Article 9 Choice of law, place of performance, place of jurisdiction and text in other languages is for information purposes only
(1) If the supplier is a merchant, a legal entity under public law or a special fund under public law, the headquarters of Henze BNP shall be the exclusive place of jurisdiction, also for international purposes. The same applies if the buyer is an entrepreneur within the meaning of Article 14 BGB. However, Henze BNP is also entitled in all cases to bring an action at the place of performance of the delivery obligation in accordance with these GTCP or an individual priority agreement or at the general place of jurisdiction of the supplier. Priority laws, especially in the case of exclusive jurisdictions, remain unaffected.
(2) The law of the Federal Republic of Germany shall apply, excluding the UN Convention on Contracts for the International Sale of Goods (CISG) and the conflict of laws which rule private international law.

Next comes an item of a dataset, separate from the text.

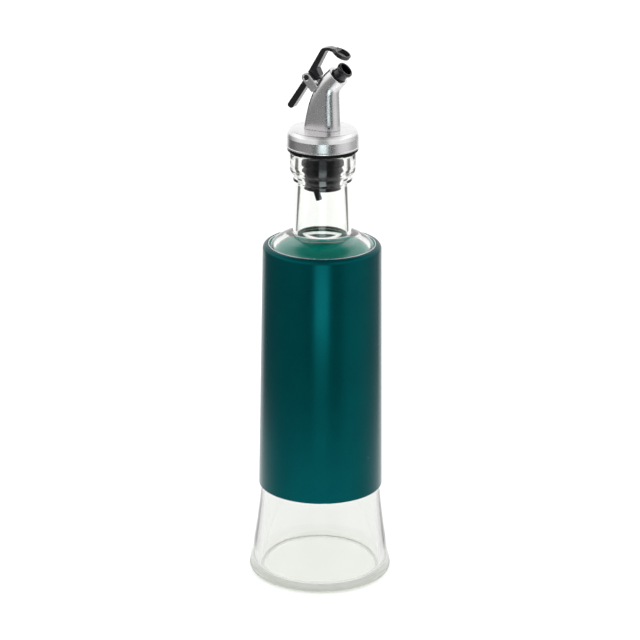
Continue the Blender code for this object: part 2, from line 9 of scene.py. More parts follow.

(3) This text is subject to German law and should be interpreted in accordance with German legal understanding. Other language versions are for information purposes only and are not part of the legal transaction. In the case of deviations between the German and other language versions, therefore, only the German version applies.

Article 10 Miscellaneous
(1) If a contracting party ceases payments or if insolvency proceedings are instituted against its assets or a court or out-of-court settlement procedure, the other contracting party shall be entitled to withdraw from the unfulfilled part of the contract.

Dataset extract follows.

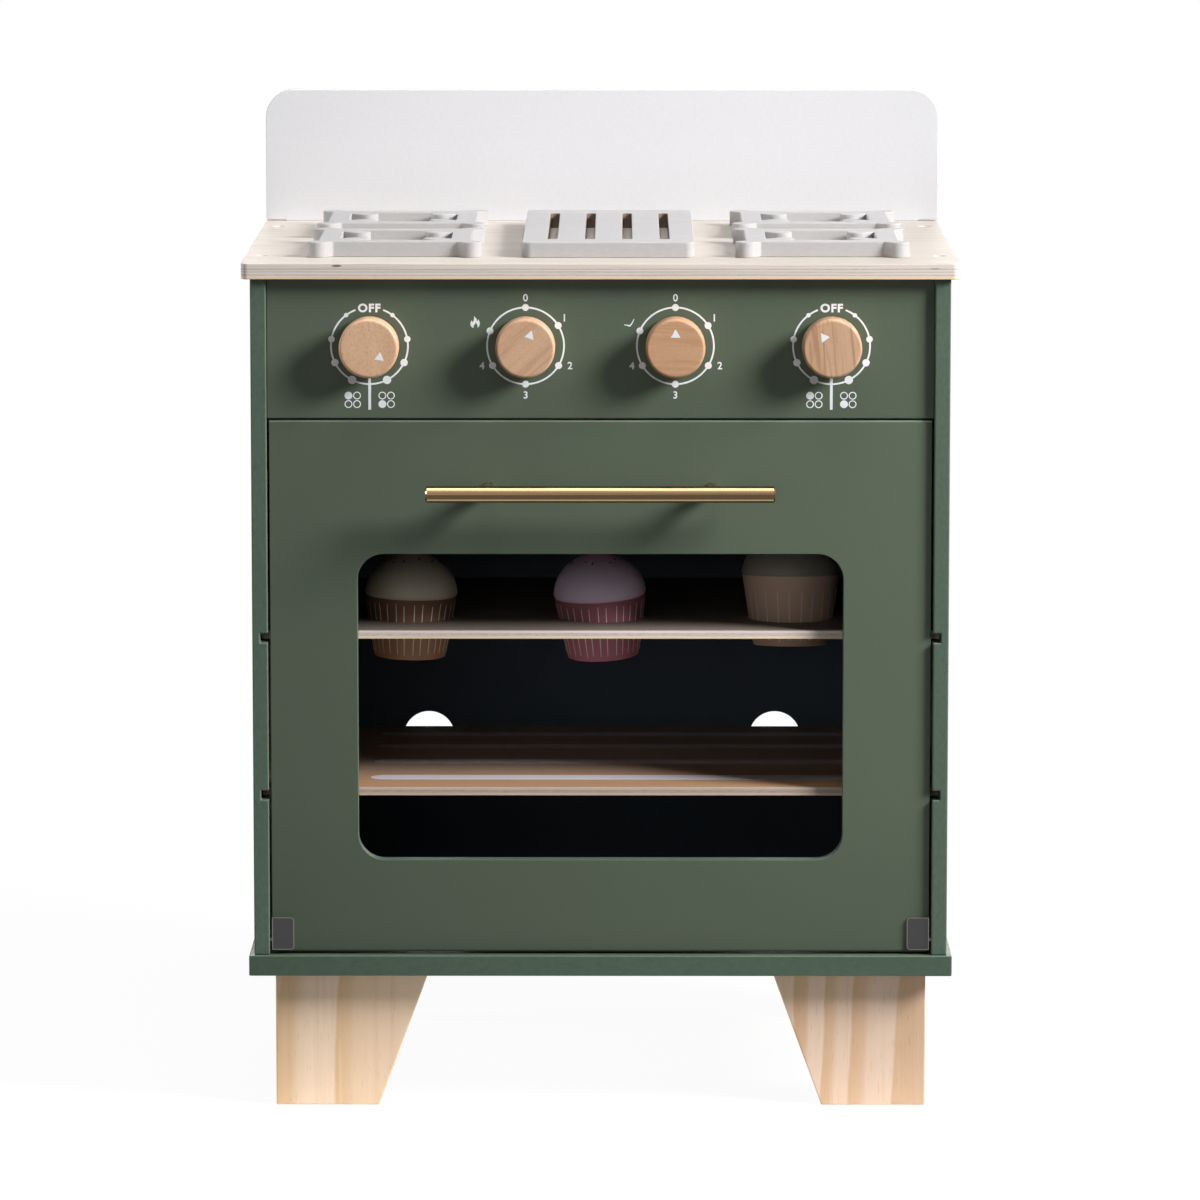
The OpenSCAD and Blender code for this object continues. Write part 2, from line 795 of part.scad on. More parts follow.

(2) All declarations and notices submitted for the purpose of amending this contract or under this contract, unless otherwise stipulated, must be in writing.
(3) Should a provision be or become ineffective, this shall not affect the validity of the remaining provisions. In the case of an ineffective provision, the parties are obliged to negotiate an effective substitute for the invalid provision that comes closest to the economic purpose pursued by the contracting parties.
(4) Henze BNP points out that personal data are stored in compliance with statutory provisions and processed in connection with business transactions.